• [Goal of the exercise] Each line below is to be written out in full, exactly as shown.

+++

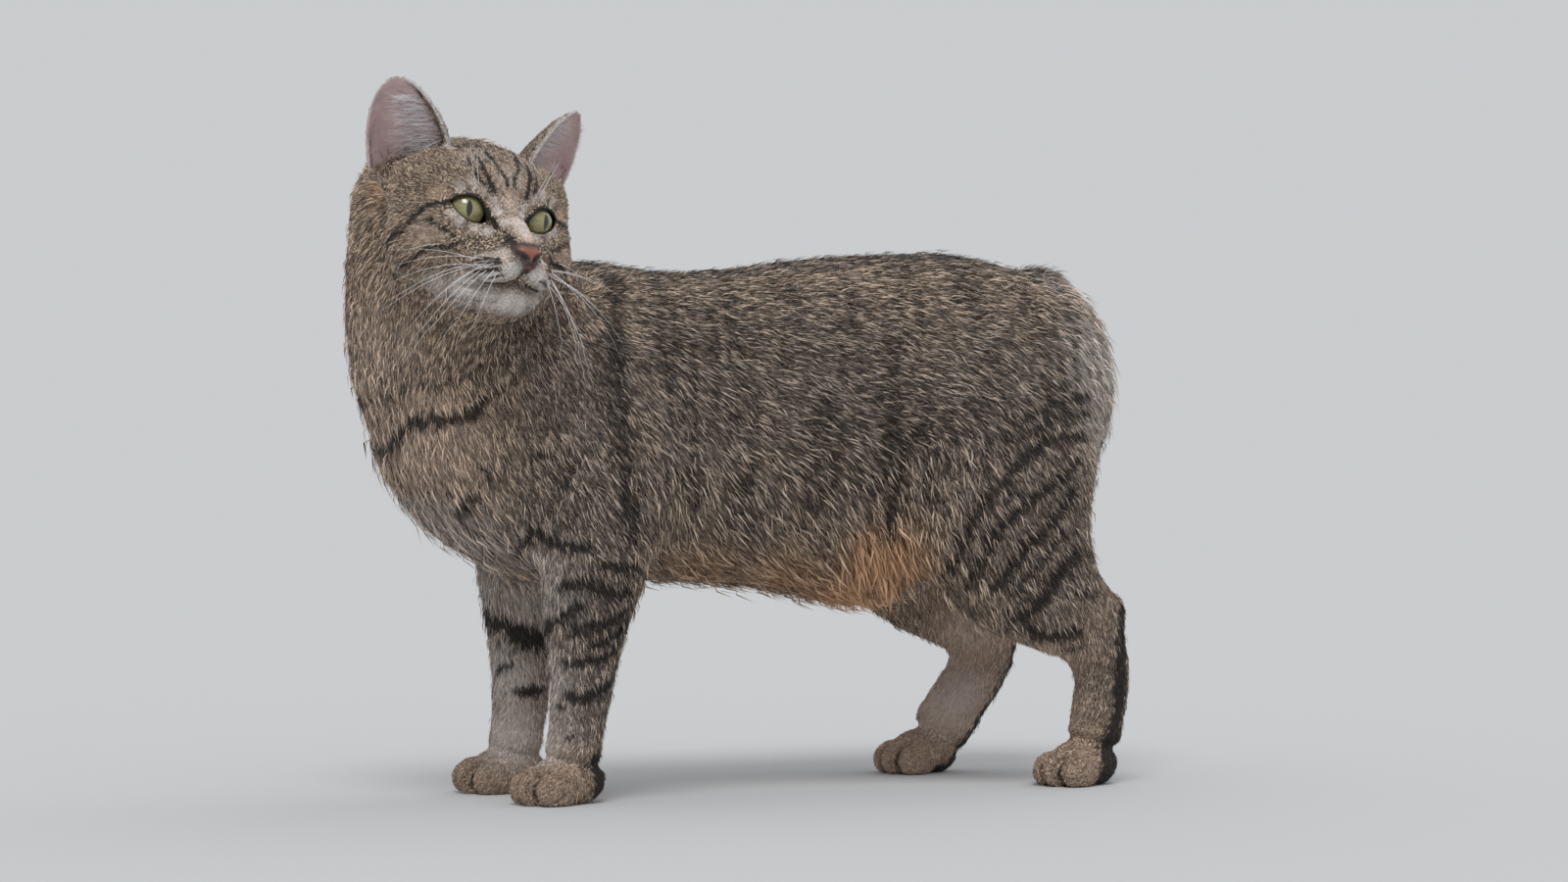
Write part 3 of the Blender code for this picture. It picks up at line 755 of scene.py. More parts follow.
# %% Strokes on the body
# Place and lie, both as along, out and up, then length and lift
BODY_STROKES = (
    ((-150, 10, 318), (0.8, 0.2, -0.5), 6.4, 15),
    ((-150, 56, 265), (0.35, 0, -0.9), 6.4, 15),
    ((-175, 45, 235), (0.2, 0.1, -1), 6.6, 16),
    ((-195, 12, 240), (0.0, 0.1, -1), 6.6, 16),
    ((-203, 8, 205), (0.1, 0.1, -1), 11, 18),
    ((-160, 52, 200), (0.4, 0.1, -0.9), 8, 16),
    ((-188, 10, 168), (0.35, 0, -1), 13, 20),
    ((-160, 14, 132), (0.7, 0, -0.7), 14, 22),
    ((-110, 5, 112), (1, 0, 0), 12, 20),
    ((-100, 8, 276), (1, 0.15, -0.1), 7.2, 14),
    ((-110, 62, 225), (0.6, 0.05, -0.8), 7.2, 15),
    ((-112, 66, 170), (0.5, 0, -0.85), 7.2, 15),
    ((-90, 66, 135), (0.5, 0, -0.85), 7.2, 16),
    ((-105, 62, 105), (0.4, 0, -0.95), 7, 17),
    ((-118, 48, 110), (-0.2, 0, -1), 7, 17),
    ((-105, 20, 100), (0.1, 0, -1), 6.5, 16),
    ((-100, 50, 65), (0.15, 0, -1), 5.5, 15),
    ((-102, 50, 38), (0, 0, -1), 4.5, 14),
    ((-120, 50, 22), (-0.9, 0, -0.5), 2.4, 12),
    ((-142, 50, 10), (-0.6, 0, -0.8), 1.5, 12),
    ((-92, 50, 12), (0.3, 0, -1), 3.5, 14),
    ((-30, 8, 275), (1, 0.1, -0.05), 7.2, 13),
    ((60, 8, 284), (1, 0.1, -0.05), 7.2, 13),
    ((140, 10, 280), (1, 0.1, -0.3), 7.2, 15),
    ((-50, 50, 245), (1, 0.05, -0.3), 7.2, 14),
    ((30, 52, 245), (1, 0.05, -0.25), 7.2, 14),
    ((110, 55, 250), (1, 0.05, -0.35), 7.2, 14),
    ((-50, 60, 195), (0.75, 0, -0.75), 8, 15),
    ((20, 62, 195), (0.95, 0, -0.45), 8, 15),
    ((70, 60, 200), (1, 0, -0.3), 7.6, 15),
    ((-55, 56, 145), (0.45, 0, -0.9), 11, 16),
    ((20, 56, 145), (0.6, 0, -0.85), 11, 16),
    ((-30, 22, 108), (0.6, 0.1, -0.5), 13, 24),
    ((30, 22, 100), (0.6, 0.1, -0.6), 15, 26),
    ((58, 45, 118), (0.3, 0, -1), 19, 30),
    ((190, 22, 252), (0.6, 0, -0.8), 10, 30),
    ((214, 5, 212), (0.15, 0.1, -1), 11, 32),
    ((205, 5, 170), (0, 0.1, -1), 10, 28),
    ((176, 5, 286), (0.9, 0, -0.3), 7.6, 26),
    ((125, 66, 222), (0.85, 0, -0.55), 7.6, 15),
    ((135, 74, 180), (0.5, 0, -0.85), 7.6, 15),
    ((85, 66, 165), (0.3, 0, -0.95), 10, 16),
    ((132, 74, 130), (0.5, 0, -0.85), 7.6, 16),
    ((185, 60, 170), (0.5, 0, -0.85), 7.6, 20),
    ((120, 30, 140), (0.2, 0, -1), 8, 16),
    ((100, 64, 120), (0.35, 0, -0.95), 10, 18),
    ((155, 66, 100), (0.5, 0, -0.85), 7.2, 18),
)

# %% Strokes on the hind legs
# The hind legs stand apart, so each has strokes of its own: side, then as above
HIND_STROKES = (
    (-1, (190, 66, 92), (0.2, 0, -1), 4.5, 14),
    (-1, (185, 66, 55), (0, 0, -1), 4.5, 14),
    (-1, (168, 66, 23), (-0.9, 0, -0.5), 2.4, 12),
    (-1, (148, 66, 10), (-0.6, 0, -0.8), 1.5, 12),
    (1, (180, 66, 76), (-0.3, 0, -1), 4.5, 14),
    (1, (155, 66, 45), (-0.45, 0, -0.9), 4.5, 14),
    (1, (124, 66, 23), (-0.9, 0, -0.5), 2.4, 12),
    (1, (104, 66, 10), (-0.6, 0, -0.8), 1.5, 12),
)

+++

• [Written response]
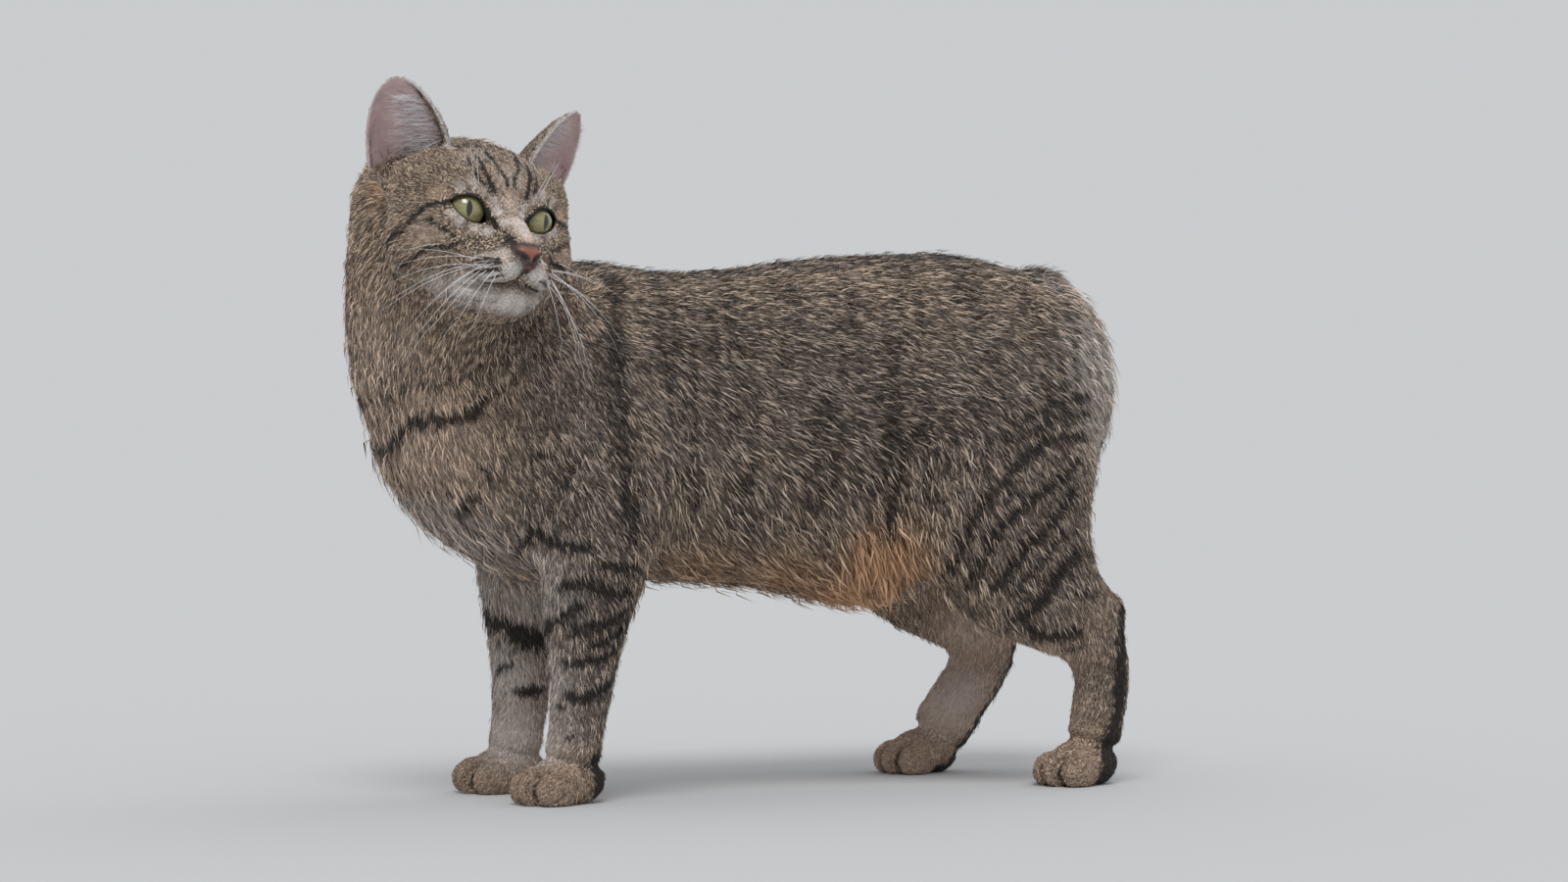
Write part 3 of the Blender code for this picture. It picks up at line 755 of scene.py. More parts follow.
# %% Strokes on the body
# Place and lie, both as along, out and up, then length and lift
BODY_STROKES = (
    ((-150, 10, 318), (0.8, 0.2, -0.5), 6.4, 15),
    ((-150, 56, 265), (0.35, 0, -0.9), 6.4, 15),
    ((-175, 45, 235), (0.2, 0.1, -1), 6.6, 16),
    ((-195, 12, 240), (0.0, 0.1, -1), 6.6, 16),
    ((-203, 8, 205), (0.1, 0.1, -1), 11, 18),
    ((-160, 52, 200), (0.4, 0.1, -0.9), 8, 16),
    ((-188, 10, 168), (0.35, 0, -1), 13, 20),
    ((-160, 14, 132), (0.7, 0, -0.7), 14, 22),
    ((-110, 5, 112), (1, 0, 0), 12, 20),
    ((-100, 8, 276), (1, 0.15, -0.1), 7.2, 14),
    ((-110, 62, 225), (0.6, 0.05, -0.8), 7.2, 15),
    ((-112, 66, 170), (0.5, 0, -0.85), 7.2, 15),
    ((-90, 66, 135), (0.5, 0, -0.85), 7.2, 16),
    ((-105, 62, 105), (0.4, 0, -0.95), 7, 17),
    ((-118, 48, 110), (-0.2, 0, -1), 7, 17),
    ((-105, 20, 100), (0.1, 0, -1), 6.5, 16),
    ((-100, 50, 65), (0.15, 0, -1), 5.5, 15),
    ((-102, 50, 38), (0, 0, -1), 4.5, 14),
    ((-120, 50, 22), (-0.9, 0, -0.5), 2.4, 12),
    ((-142, 50, 10), (-0.6, 0, -0.8), 1.5, 12),
    ((-92, 50, 12), (0.3, 0, -1), 3.5, 14),
    ((-30, 8, 275), (1, 0.1, -0.05), 7.2, 13),
    ((60, 8, 284), (1, 0.1, -0.05), 7.2, 13),
    ((140, 10, 280), (1, 0.1, -0.3), 7.2, 15),
    ((-50, 50, 245), (1, 0.05, -0.3), 7.2, 14),
    ((30, 52, 245), (1, 0.05, -0.25), 7.2, 14),
    ((110, 55, 250), (1, 0.05, -0.35), 7.2, 14),
    ((-50, 60, 195), (0.75, 0, -0.75), 8, 15),
    ((20, 62, 195), (0.95, 0, -0.45), 8, 15),
    ((70, 60, 200), (1, 0, -0.3), 7.6, 15),
    ((-55, 56, 145), (0.45, 0, -0.9), 11, 16),
    ((20, 56, 145), (0.6, 0, -0.85), 11, 16),
    ((-30, 22, 108), (0.6, 0.1, -0.5), 13, 24),
    ((30, 22, 100), (0.6, 0.1, -0.6), 15, 26),
    ((58, 45, 118), (0.3, 0, -1), 19, 30),
    ((190, 22, 252), (0.6, 0, -0.8), 10, 30),
    ((214, 5, 212), (0.15, 0.1, -1), 11, 32),
    ((205, 5, 170), (0, 0.1, -1), 10, 28),
    ((176, 5, 286), (0.9, 0, -0.3), 7.6, 26),
    ((125, 66, 222), (0.85, 0, -0.55), 7.6, 15),
    ((135, 74, 180), (0.5, 0, -0.85), 7.6, 15),
    ((85, 66, 165), (0.3, 0, -0.95), 10, 16),
    ((132, 74, 130), (0.5, 0, -0.85), 7.6, 16),
    ((185, 60, 170), (0.5, 0, -0.85), 7.6, 20),
    ((120, 30, 140), (0.2, 0, -1), 8, 16),
    ((100, 64, 120), (0.35, 0, -0.95), 10, 18),
    ((155, 66, 100), (0.5, 0, -0.85), 7.2, 18),
)

# %% Strokes on the hind legs
# The hind legs stand apart, so each has strokes of its own: side, then as above
HIND_STROKES = (
    (-1, (190, 66, 92), (0.2, 0, -1), 4.5, 14),
    (-1, (185, 66, 55), (0, 0, -1), 4.5, 14),
    (-1, (168, 66, 23), (-0.9, 0, -0.5), 2.4, 12),
    (-1, (148, 66, 10), (-0.6, 0, -0.8), 1.5, 12),
    (1, (180, 66, 76), (-0.3, 0, -1), 4.5, 14),
    (1, (155, 66, 45), (-0.45, 0, -0.9), 4.5, 14),
    (1, (124, 66, 23), (-0.9, 0, -0.5), 2.4, 12),
    (1, (104, 66, 10), (-0.6, 0, -0.8), 1.5, 12),
)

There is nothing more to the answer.